## Instruction
Write out all of the data exactly as it appears.

##############################

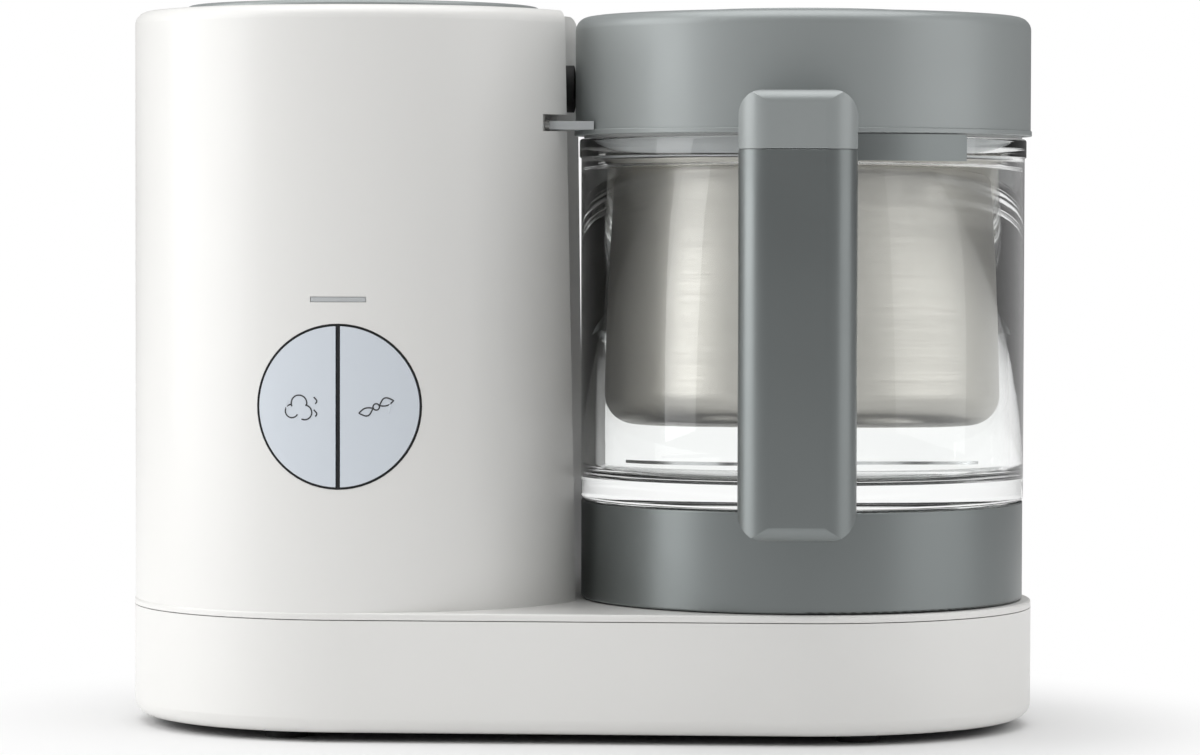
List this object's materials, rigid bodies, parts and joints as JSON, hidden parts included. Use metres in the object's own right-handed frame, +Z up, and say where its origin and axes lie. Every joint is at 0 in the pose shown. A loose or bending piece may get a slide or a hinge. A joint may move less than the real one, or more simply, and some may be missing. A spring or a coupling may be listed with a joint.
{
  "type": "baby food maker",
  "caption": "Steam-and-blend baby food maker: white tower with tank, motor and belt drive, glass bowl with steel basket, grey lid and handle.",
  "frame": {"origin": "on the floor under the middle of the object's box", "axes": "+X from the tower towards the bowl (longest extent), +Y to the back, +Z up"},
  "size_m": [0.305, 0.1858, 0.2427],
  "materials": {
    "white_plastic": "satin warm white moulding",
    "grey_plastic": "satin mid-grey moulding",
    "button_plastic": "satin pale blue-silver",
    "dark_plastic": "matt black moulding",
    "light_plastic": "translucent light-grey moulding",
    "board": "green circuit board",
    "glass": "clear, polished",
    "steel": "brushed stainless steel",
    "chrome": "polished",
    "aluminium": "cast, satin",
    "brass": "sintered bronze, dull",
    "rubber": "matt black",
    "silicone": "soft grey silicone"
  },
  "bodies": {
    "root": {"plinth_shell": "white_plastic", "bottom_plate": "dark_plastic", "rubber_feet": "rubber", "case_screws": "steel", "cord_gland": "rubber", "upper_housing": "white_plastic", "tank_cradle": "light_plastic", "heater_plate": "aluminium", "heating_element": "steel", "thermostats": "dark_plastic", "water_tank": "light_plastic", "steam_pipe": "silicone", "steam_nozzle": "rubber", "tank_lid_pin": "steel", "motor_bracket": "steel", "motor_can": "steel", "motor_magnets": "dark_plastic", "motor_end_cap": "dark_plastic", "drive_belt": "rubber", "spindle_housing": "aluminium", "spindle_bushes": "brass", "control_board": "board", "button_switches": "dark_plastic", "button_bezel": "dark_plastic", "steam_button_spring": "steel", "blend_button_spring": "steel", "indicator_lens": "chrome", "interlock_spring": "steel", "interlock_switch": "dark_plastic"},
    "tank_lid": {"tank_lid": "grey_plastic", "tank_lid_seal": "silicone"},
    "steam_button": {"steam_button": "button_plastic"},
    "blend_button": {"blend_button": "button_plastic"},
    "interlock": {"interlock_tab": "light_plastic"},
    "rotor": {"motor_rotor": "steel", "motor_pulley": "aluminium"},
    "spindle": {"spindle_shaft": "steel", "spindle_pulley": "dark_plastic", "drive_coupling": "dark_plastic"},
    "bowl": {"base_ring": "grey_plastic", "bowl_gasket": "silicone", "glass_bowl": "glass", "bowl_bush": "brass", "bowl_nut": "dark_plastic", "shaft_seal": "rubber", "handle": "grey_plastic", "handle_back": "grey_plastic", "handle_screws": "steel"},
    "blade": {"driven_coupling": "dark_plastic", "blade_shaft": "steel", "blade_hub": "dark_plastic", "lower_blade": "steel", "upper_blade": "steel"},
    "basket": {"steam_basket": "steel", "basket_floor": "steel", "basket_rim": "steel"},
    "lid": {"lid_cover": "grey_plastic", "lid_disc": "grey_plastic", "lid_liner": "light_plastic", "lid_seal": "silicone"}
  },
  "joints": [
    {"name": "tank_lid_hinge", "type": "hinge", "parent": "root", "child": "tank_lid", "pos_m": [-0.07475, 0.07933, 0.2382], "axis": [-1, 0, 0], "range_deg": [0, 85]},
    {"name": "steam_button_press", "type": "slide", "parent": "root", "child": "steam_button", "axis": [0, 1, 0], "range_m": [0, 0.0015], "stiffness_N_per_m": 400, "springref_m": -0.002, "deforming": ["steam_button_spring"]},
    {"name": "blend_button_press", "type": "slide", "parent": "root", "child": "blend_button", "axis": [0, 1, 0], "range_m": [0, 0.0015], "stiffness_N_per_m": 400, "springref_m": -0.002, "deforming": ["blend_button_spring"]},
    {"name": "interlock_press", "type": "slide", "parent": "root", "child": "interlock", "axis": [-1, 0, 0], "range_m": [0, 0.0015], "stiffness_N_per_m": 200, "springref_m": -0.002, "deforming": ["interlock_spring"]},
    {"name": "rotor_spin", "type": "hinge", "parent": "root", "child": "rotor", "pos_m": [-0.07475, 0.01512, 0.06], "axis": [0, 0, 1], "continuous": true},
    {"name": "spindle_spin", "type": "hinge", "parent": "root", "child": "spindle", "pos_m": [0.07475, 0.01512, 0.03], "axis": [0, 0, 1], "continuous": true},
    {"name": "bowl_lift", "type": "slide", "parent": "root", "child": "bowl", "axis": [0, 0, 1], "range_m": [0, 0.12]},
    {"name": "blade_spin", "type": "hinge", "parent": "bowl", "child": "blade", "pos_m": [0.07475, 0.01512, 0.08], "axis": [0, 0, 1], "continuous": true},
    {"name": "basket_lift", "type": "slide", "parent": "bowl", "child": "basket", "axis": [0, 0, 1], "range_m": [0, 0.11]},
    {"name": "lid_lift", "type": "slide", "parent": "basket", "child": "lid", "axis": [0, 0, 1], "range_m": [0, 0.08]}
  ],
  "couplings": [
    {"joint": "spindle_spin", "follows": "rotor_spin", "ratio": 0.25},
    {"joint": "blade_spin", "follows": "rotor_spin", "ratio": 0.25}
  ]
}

##############################

## The answer
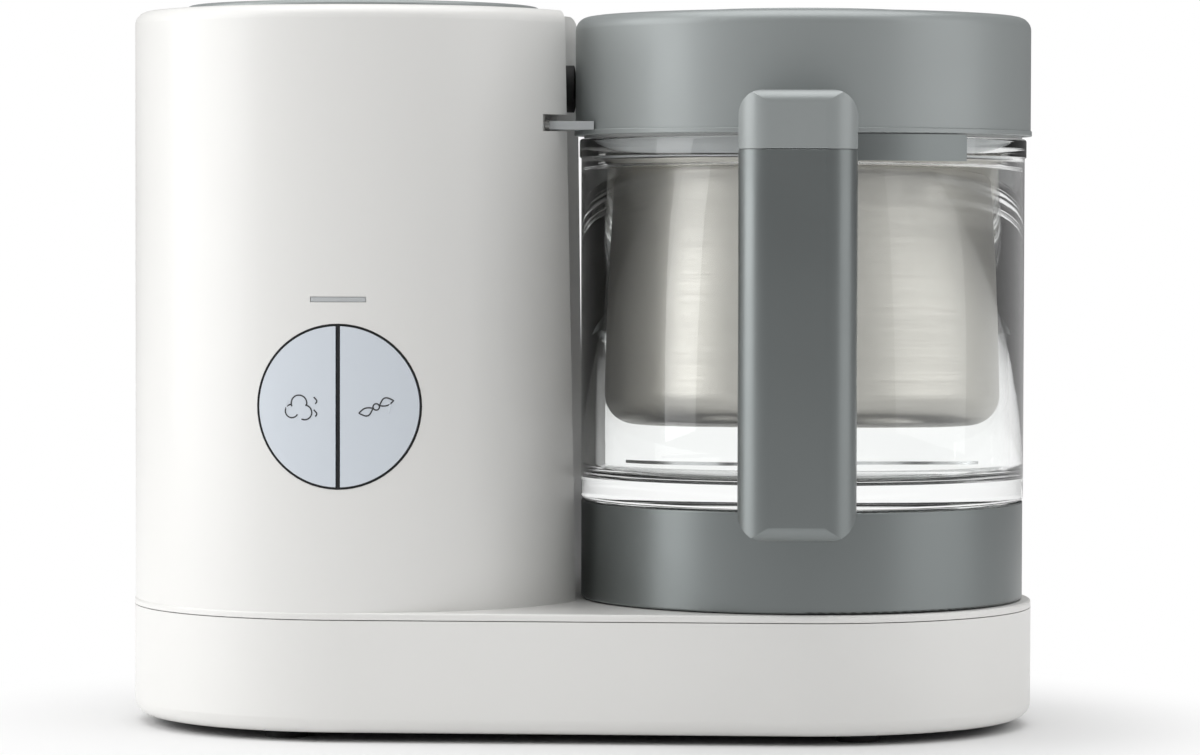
List this object's materials, rigid bodies, parts and joints as JSON, hidden parts included. Use metres in the object's own right-handed frame, +Z up, and say where its origin and axes lie. Every joint is at 0 in the pose shown. A loose or bending piece may get a slide or a hinge. A joint may move less than the real one, or more simply, and some may be missing. A spring or a coupling may be listed with a joint.
{
  "type": "baby food maker",
  "caption": "Steam-and-blend baby food maker: white tower with tank, motor and belt drive, glass bowl with steel basket, grey lid and handle.",
  "frame": {"origin": "on the floor under the middle of the object's box", "axes": "+X from the tower towards the bowl (longest extent), +Y to the back, +Z up"},
  "size_m": [0.305, 0.1858, 0.2427],
  "materials": {
    "white_plastic": "satin warm white moulding",
    "grey_plastic": "satin mid-grey moulding",
    "button_plastic": "satin pale blue-silver",
    "dark_plastic": "matt black moulding",
    "light_plastic": "translucent light-grey moulding",
    "board": "green circuit board",
    "glass": "clear, polished",
    "steel": "brushed stainless steel",
    "chrome": "polished",
    "aluminium": "cast, satin",
    "brass": "sintered bronze, dull",
    "rubber": "matt black",
    "silicone": "soft grey silicone"
  },
  "bodies": {
    "root": {"plinth_shell": "white_plastic", "bottom_plate": "dark_plastic", "rubber_feet": "rubber", "case_screws": "steel", "cord_gland": "rubber", "upper_housing": "white_plastic", "tank_cradle": "light_plastic", "heater_plate": "aluminium", "heating_element": "steel", "thermostats": "dark_plastic", "water_tank": "light_plastic", "steam_pipe": "silicone", "steam_nozzle": "rubber", "tank_lid_pin": "steel", "motor_bracket": "steel", "motor_can": "steel", "motor_magnets": "dark_plastic", "motor_end_cap": "dark_plastic", "drive_belt": "rubber", "spindle_housing": "aluminium", "spindle_bushes": "brass", "control_board": "board", "button_switches": "dark_plastic", "button_bezel": "dark_plastic", "steam_button_spring": "steel", "blend_button_spring": "steel", "indicator_lens": "chrome", "interlock_spring": "steel", "interlock_switch": "dark_plastic"},
    "tank_lid": {"tank_lid": "grey_plastic", "tank_lid_seal": "silicone"},
    "steam_button": {"steam_button": "button_plastic"},
    "blend_button": {"blend_button": "button_plastic"},
    "interlock": {"interlock_tab": "light_plastic"},
    "rotor": {"motor_rotor": "steel", "motor_pulley": "aluminium"},
    "spindle": {"spindle_shaft": "steel", "spindle_pulley": "dark_plastic", "drive_coupling": "dark_plastic"},
    "bowl": {"base_ring": "grey_plastic", "bowl_gasket": "silicone", "glass_bowl": "glass", "bowl_bush": "brass", "bowl_nut": "dark_plastic", "shaft_seal": "rubber", "handle": "grey_plastic", "handle_back": "grey_plastic", "handle_screws": "steel"},
    "blade": {"driven_coupling": "dark_plastic", "blade_shaft": "steel", "blade_hub": "dark_plastic", "lower_blade": "steel", "upper_blade": "steel"},
    "basket": {"steam_basket": "steel", "basket_floor": "steel", "basket_rim": "steel"},
    "lid": {"lid_cover": "grey_plastic", "lid_disc": "grey_plastic", "lid_liner": "light_plastic", "lid_seal": "silicone"}
  },
  "joints": [
    {"name": "tank_lid_hinge", "type": "hinge", "parent": "root", "child": "tank_lid", "pos_m": [-0.07475, 0.07933, 0.2382], "axis": [-1, 0, 0], "range_deg": [0, 85]},
    {"name": "steam_button_press", "type": "slide", "parent": "root", "child": "steam_button", "axis": [0, 1, 0], "range_m": [0, 0.0015], "stiffness_N_per_m": 400, "springref_m": -0.002, "deforming": ["steam_button_spring"]},
    {"name": "blend_button_press", "type": "slide", "parent": "root", "child": "blend_button", "axis": [0, 1, 0], "range_m": [0, 0.0015], "stiffness_N_per_m": 400, "springref_m": -0.002, "deforming": ["blend_button_spring"]},
    {"name": "interlock_press", "type": "slide", "parent": "root", "child": "interlock", "axis": [-1, 0, 0], "range_m": [0, 0.0015], "stiffness_N_per_m": 200, "springref_m": -0.002, "deforming": ["interlock_spring"]},
    {"name": "rotor_spin", "type": "hinge", "parent": "root", "child": "rotor", "pos_m": [-0.07475, 0.01512, 0.06], "axis": [0, 0, 1], "continuous": true},
    {"name": "spindle_spin", "type": "hinge", "parent": "root", "child": "spindle", "pos_m": [0.07475, 0.01512, 0.03], "axis": [0, 0, 1], "continuous": true},
    {"name": "bowl_lift", "type": "slide", "parent": "root", "child": "bowl", "axis": [0, 0, 1], "range_m": [0, 0.12]},
    {"name": "blade_spin", "type": "hinge", "parent": "bowl", "child": "blade", "pos_m": [0.07475, 0.01512, 0.08], "axis": [0, 0, 1], "continuous": true},
    {"name": "basket_lift", "type": "slide", "parent": "bowl", "child": "basket", "axis": [0, 0, 1], "range_m": [0, 0.11]},
    {"name": "lid_lift", "type": "slide", "parent": "basket", "child": "lid", "axis": [0, 0, 1], "range_m": [0, 0.08]}
  ],
  "couplings": [
    {"joint": "spindle_spin", "follows": "rotor_spin", "ratio": 0.25},
    {"joint": "blade_spin", "follows": "rotor_spin", "ratio": 0.25}
  ]
}